A Wheel Horse 36" tiller is now available and I want to know how much does this thing weigh?

I have a 7-1252 tiller.

I can handle mine alone and I'm not Mr. Atlas. It is easy to handle with two people.

If it is 36" wide then how long is it front to back?

It measures about 35" front to back. It just fit in the back of my Matrix (Toyota Corolla hatchback) when I picked it up.

I looked at the tiller owner's guide and it seems to say that you have to remove the draw bar to install the tiller. The rod that attaches the draw bar assy to the transmission case seems rusted in place. Is this a show stopper?

I didn't try to attach the tiller with the draw bar in place, but I cannot imagine Wheel Horse saying that if it wasn't required. I understand that a seized draw bar hitch is not all that uncommon. I've seen threads on this and you do need to be careful to avoid breaking the transmission casting when you free it.
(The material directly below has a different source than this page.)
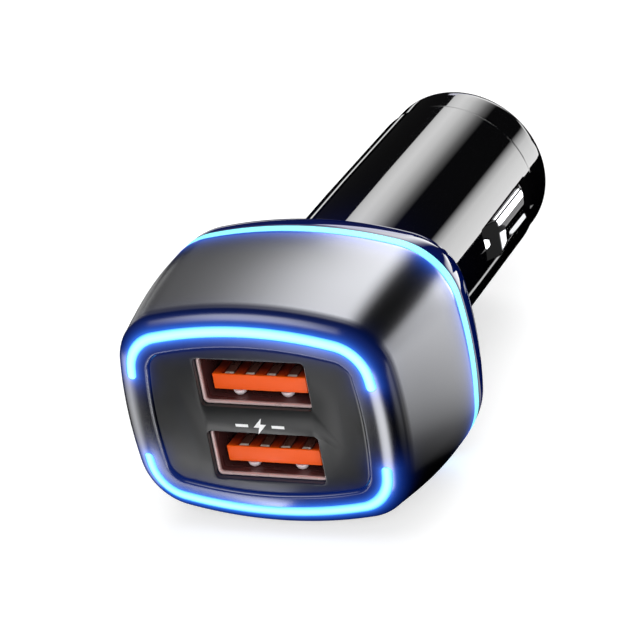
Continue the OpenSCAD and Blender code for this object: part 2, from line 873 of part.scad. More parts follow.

any pictures you have will be greatly appreciated

DSC_1479-PP.JPG

Try to see if it has all of the bits you need to make it work. There is the tensioner/idler that attaches under the engine an of course the belt. Depending on the tractor, you may require additional parts. I had to buy an adapter kit for the tiller that included a plate that mounts on the tiller as well as a rock she that goes under the seat. In addition, I needed a guide tube that goes between that rock shaft and the lever driven by the hydraulic cylinder. And the lift cable that goes in the guide tube. And a spring for the tensioner. And the rear axle bracket that can be shared with a dozer blade. So I spent more than an additional $120US or so to get it all working.